5.4.1. Overlap-Add Algorithm

• The standard solution to the storage and latency problems is to:

  1. break the long \(x[n]\) into consecutive smaller blocks of length \(\tilde{N}\),

  2. perform frequency-domain filtering on each smaller block of length \(\tilde{N}\) with an FFT of a smaller (\(< N\)) size \(\tilde{M}\), and

  3. combine the filter output blocks to obtain the output to the whole \(x[n]\).

• To filter each smaller input block of length \(\tilde{N}\), one may choose the FFT size \(\tilde{M}\) satisfying \(\tilde{M} \geq \tilde{N} + L -1\) so that the output block contains the valid convolution result of length \(\tilde{N} + L -1\). The filtered output to the whole \(x[n]\) can then be obtained by superimposing overlapped blocks of output corresponding to consecutive blocks of input as shown in the diagram below:

  

  This approach to perform frequency-domain filtering is often referred to as the overlap-add algorithm.

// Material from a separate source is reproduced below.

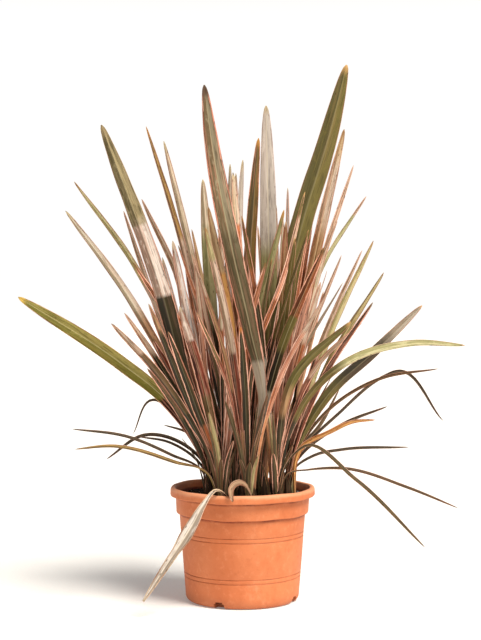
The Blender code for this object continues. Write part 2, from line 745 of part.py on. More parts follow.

• Since we need to perform filtering on \(\frac{N}{\tilde{N}}\) input blocks and each block requires \(\mathcal{O}(\tilde{M} \log_2 \tilde{M})\) calculations, the computational complexity of filtering the whole input signal is this \(\mathcal{O}\left( \frac{N\tilde{M}}{\tilde{N}} \log_2 \tilde{M} \right)\) and the storage requirement is \(\tilde{M} \log_2 \tilde{M}\). For instance, if we choose \(\tilde{N} \sim L\) and \(\tilde{M} = \tilde{N}+L-1\), then the computational complexity becomes \(\mathcal{O}(N\log_2 L)\) and the storage requirement becomes \(\mathcal{O}(N+ L\log_2 L)\). Comparing with direct convolution, we can still get a significant reduction in computational complexity as long as \(L \gg 1\). The storage requirement is significantly lowered, compared with applying frequency-domain filtering with a single large-size FFT on the whole \(x[n]\). The filter latency reduces to \(\mathcal{O}(L)\).

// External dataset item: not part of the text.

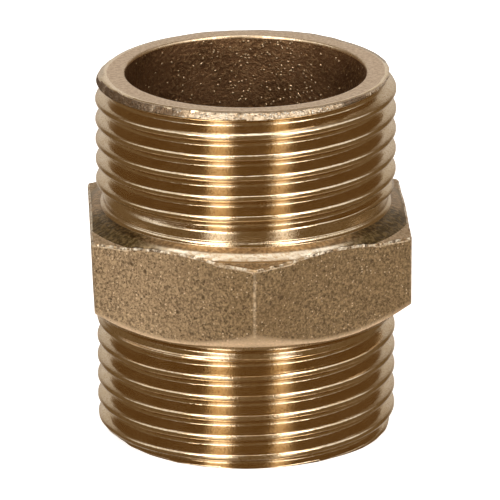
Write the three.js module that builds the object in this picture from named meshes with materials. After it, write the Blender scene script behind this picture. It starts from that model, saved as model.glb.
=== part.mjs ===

5.4.2. Overlap-Save Algorithm

• Another approach is to:

  1. break the long \(x[n]\) into consecutive overlapping blocks of length \(\tilde{M} \geq L\),

  2. perform frequency-domain filtering on each input block of length \(\tilde{M}\) with an FFT of size \(\tilde{M}\), and

  3. combine the filter output blocks to obtain the output to the whole \(x[n]\).

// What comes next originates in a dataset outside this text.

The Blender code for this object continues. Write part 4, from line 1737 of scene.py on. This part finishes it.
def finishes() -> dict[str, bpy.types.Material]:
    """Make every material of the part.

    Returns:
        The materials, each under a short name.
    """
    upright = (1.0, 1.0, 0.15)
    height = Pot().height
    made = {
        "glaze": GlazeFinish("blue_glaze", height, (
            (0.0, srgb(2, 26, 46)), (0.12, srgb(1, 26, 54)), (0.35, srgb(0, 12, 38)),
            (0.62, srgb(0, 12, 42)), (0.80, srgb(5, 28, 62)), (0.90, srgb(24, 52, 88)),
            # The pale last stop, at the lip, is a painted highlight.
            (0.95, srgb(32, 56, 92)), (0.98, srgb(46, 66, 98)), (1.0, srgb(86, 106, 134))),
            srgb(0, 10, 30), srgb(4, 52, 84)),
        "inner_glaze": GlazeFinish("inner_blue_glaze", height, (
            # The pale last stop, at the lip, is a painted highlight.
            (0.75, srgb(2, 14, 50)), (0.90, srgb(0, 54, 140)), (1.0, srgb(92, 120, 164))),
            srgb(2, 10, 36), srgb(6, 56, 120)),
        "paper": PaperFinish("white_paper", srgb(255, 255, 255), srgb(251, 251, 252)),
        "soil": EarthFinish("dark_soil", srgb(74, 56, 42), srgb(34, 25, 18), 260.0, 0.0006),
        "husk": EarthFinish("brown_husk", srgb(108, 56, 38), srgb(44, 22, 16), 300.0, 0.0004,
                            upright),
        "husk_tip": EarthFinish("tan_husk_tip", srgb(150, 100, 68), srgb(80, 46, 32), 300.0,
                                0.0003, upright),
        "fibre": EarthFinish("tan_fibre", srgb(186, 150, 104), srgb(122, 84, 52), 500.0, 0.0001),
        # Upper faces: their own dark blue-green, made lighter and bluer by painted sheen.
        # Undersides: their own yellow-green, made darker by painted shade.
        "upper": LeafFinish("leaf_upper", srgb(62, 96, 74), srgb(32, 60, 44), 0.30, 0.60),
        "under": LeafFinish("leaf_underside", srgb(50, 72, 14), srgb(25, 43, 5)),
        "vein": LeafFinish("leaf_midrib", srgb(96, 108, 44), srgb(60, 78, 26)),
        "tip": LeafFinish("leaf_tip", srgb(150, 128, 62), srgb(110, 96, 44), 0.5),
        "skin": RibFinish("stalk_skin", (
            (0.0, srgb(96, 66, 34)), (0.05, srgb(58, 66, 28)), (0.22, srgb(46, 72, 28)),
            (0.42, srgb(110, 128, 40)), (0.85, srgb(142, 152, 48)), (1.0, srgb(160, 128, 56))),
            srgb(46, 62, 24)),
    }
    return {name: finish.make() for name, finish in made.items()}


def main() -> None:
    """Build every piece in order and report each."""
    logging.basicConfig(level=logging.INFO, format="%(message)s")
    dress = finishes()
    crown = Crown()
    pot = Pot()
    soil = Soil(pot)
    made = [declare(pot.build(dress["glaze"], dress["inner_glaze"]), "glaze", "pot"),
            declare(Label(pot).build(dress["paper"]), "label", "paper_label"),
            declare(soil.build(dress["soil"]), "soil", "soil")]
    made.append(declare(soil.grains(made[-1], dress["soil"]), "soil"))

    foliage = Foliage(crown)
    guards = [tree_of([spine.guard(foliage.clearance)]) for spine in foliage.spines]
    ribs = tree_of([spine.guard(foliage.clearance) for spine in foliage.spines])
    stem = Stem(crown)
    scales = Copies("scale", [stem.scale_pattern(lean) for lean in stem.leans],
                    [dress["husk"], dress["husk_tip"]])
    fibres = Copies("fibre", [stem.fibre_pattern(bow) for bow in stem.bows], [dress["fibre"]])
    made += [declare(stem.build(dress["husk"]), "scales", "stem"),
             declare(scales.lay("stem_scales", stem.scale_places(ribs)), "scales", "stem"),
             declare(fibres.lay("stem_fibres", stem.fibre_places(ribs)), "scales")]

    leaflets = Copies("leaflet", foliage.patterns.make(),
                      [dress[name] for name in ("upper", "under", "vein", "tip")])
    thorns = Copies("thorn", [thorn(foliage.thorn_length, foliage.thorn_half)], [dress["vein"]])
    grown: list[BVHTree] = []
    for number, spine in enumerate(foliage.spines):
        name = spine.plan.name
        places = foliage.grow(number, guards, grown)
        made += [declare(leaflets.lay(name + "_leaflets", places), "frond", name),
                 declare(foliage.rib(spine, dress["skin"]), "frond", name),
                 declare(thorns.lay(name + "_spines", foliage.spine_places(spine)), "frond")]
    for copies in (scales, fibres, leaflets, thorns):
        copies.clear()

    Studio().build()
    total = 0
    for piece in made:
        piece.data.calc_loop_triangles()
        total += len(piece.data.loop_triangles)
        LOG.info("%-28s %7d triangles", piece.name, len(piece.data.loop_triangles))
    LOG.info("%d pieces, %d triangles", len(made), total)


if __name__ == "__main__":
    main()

• Since the length of the input block is the same as the FFT size, the frequency-domain filtering output gives us the circular convolution \((h \circledast_{\tilde{M}} x)[n]\) rather than the convolution \((h*x)[n]\) in this case. Referring back to (5.4), \((h\circledast_{\tilde{M}} x)[n]\) is the simply the periodic extension of \((h*x)[n]\), whose length is \(\tilde{M}+L-1\). Thus, it is easy to check that the last \(\tilde{M}-L+1\) samples in \((h\circledast_{\tilde{M}} x)[n]\) are not corrupted by time aliasing in the periodic extension process. That is, we have \((h\circledast_{\tilde{M}} x)[n] = (h*x)[n]\) for \(n=L-1, L, \ldots, \tilde{M}-1\). As a result, we may still be able to obtain the convolution output \(y[n]\) to the whole \(x[n]\) by concatenating the uncorrupted portions of the circular convoluted output blocks as long as the input blocks overlap by \(L-1\) samples. This leads to the overlap-save algorithm as depicted below:

  

• It is also easy to check that the same orders of computational complexity, storage requirement, and latency of the overlap-add algorithm can be achieved by the overlap-save algorithm as well.